Knowledge@Wharton: If they use these policies as a short-term fix that buys them time to make structural changes, which I think is what you’re talking about, what are those structural changes? What are the changes that would help them in the long run and the medium run?
Allen: I think they need more competition. That’s what they lack. What the Japanese were so very good at 20 to 30 years ago was just competing globally. The domestic firms never quite got that. The problem is that the general lack of competitiveness has spread to more sectors in the Japanese economy, and they need to reverse that by having more competition. It will be interesting to see what the Japanese government’s reaction is to a major bankruptcy in the electronics industry — whether they will allow that, or whether they will force some of the more healthy firms to take over the weaker firms and preserve employment that way. I think they need to think hard about how to introduce competition and make Japanese companies more competitive.

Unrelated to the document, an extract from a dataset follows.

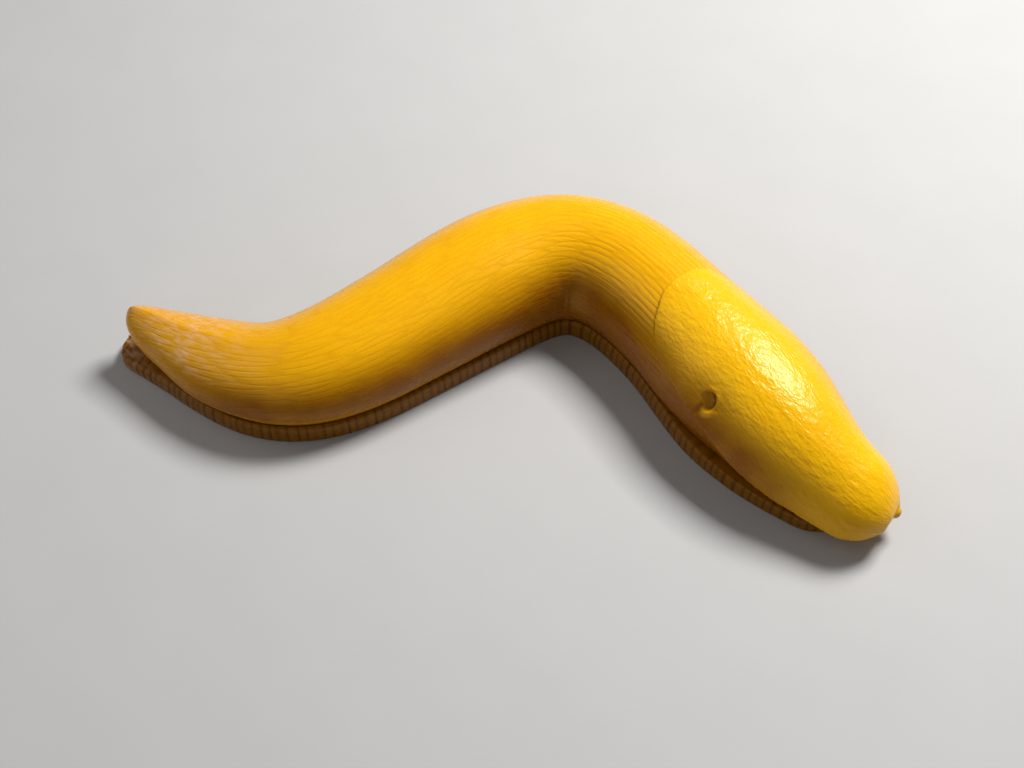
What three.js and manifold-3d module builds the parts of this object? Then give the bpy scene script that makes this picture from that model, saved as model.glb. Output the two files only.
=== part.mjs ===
// Banana slug, life size, crawling in a long bend with its head drawn in under the mantle.
// Millimetres, +Z up, the sole flat on z = 0, the tail towards -X and the head towards +X.
import * as THREE from "three";
import { mergeVertices } from "three/addons/utils/BufferGeometryUtils.js";
import Module from "manifold-3d";

const wasm = await Module();
wasm.setup();

// Driving dimensions. A station is a share of bodyLength, 0 at the tip of the tail and 1 at the nose.
const bodyLength = 177;
const tailTip = { x: -70.71, y: 9.81 };
const tailHeading = -27;
const bends = [
  { at: 0.09, turn: -5, spread: 0.04 },
  { at: 0.2, turn: 70, spread: 0.067 },
  { at: 0.55, turn: -95, spread: 0.075 },
  { at: 0.92, turn: 24, spread: 0.065 },
];
const halfWidths = [[0, 5.4], [0.04, 6.2], [0.08, 7.3], [0.11, 8.3], [0.21, 11.4], [0.33, 12.6], [0.45, 13.5],
  [0.575, 12.6], [0.695, 12.3], [0.8, 13.9], [0.86, 12.6], [0.92, 9.8], [0.96, 8.4], [1, 7.2]];
const heights = [[0, 11.6], [0.03, 12.7], [0.08, 13.2], [0.11, 13.6], [0.21, 16.4], [0.33, 18.3],
  [0.45, 20.2], [0.575, 20.7], [0.695, 20.7], [0.8, 20.2], [0.86, 18.9], [0.92, 15.6], [0.96, 13], [1, 11]];
const gap = 0.3;

// The foot: a flat sole with a grooved fringe all round it.
const footEnd = 0.965;
const fringeHeights = [[0, 2.6], [0.08, 3.4], [0.2, 4], [0.8, 4], [0.9, 3.2], [1, 2.4]];
const fringeWidth = 2.2;
const fringeLobe = 3.2;
const fringeGroove = 0.35;
const tailEndRadius = 4;
const footFrontRadius = 7;

// The body wall above the foot, furrowed lengthways, and how far it draws in under the mantle.
const wallStart = 0.012;
const wallEnd = 0.94;
const furrowDepth = 0.22;
const wallSides = 34;
const wallStep = 4.2;
const curlAngle = 26;
const bulgeLevel = 0.3;
const keelSharpness = 0.75;
const keelEnd = 0.3;
const flankDrawnIn = 0.12;
const tailDrawnIn = 0.5;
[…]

Knowledge@Wharton: Is that a matter of regulatory change internally — becoming more competitive? What does that look like?
Allen: Many people believe that allowing hostile takeovers would be one way of doing that. I would be very surprised if they did that. Making foreign entry easier — making foreigners able to more easily compete — is one way to do that. But it’s a very difficult problem that every country is currently dealing with — which is how do you get growth going?
The problems in the financial system have made it very difficult for most countries to grow. There are exceptions — as I said, Korea over the last few years has done pretty well. There aren’t many countries currently introducing policies which seem to be leading to competitiveness and companies growing. Now, the currency issue is one of the big issues there because the whole issue of currency wars is one which countries may try to adopt.